3. repentance by Armenia and Armenian society for the aggression, occupation and crimes committed, thereby creating the necessary foundation for the development of the peace process and convincing Azerbaijan of the sincerity of Armenian intentions.

In light of these developments, Nikol Pashinyan is under pressure to "clear the ground". He is challenging revanchist forces, including the Garabagh clan, and mounting pressure on the leadership of the Armenian Apostolic Church (AAC). He is also proposing reforms and seeking to change the Catholicos and the church's governance structure through state mechanisms. Concurrently, questions have been raised concerning the alignment of church regulations with current Armenian legislation and the validity of church influence on political life.
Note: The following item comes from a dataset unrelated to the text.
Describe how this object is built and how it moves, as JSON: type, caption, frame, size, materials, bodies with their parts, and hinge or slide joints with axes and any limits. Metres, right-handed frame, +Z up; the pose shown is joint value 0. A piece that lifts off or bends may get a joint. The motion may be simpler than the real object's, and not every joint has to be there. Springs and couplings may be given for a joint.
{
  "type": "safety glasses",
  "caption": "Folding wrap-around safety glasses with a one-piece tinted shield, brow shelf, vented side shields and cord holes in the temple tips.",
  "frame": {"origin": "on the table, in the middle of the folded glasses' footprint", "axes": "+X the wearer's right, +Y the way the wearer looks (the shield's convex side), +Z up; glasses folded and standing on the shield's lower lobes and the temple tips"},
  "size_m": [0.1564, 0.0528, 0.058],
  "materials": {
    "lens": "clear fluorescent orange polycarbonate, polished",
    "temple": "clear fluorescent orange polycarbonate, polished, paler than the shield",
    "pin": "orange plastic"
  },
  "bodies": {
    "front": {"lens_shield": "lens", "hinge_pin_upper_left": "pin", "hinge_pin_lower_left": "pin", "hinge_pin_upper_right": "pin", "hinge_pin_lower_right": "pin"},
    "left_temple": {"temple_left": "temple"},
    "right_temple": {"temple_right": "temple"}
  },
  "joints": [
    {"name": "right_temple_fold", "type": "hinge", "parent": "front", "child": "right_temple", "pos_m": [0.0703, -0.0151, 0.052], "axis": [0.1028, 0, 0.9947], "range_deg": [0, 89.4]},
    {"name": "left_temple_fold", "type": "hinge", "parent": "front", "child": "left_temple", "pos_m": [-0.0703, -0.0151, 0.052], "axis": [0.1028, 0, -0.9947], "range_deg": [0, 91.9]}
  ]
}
In this context, Pashinyan has reportedly announced the establishment of a Council for the Reform of the AAC, comprising a group of bishops who are in opposition to the current Catholicos.

The South Caucasus is currently experiencing a period of managed transformation rather than achieving final stability. The year 2025 saw the establishment of a new regional security framework, the promotion of interstate peace, and the fostering of transport and economic connectivity.

In this process, Azerbaijan not only benefits from the process, but also plays a key role in its initiation and design. The country has managed to preserve and enhance its foreign policy resources in the face of global disorder.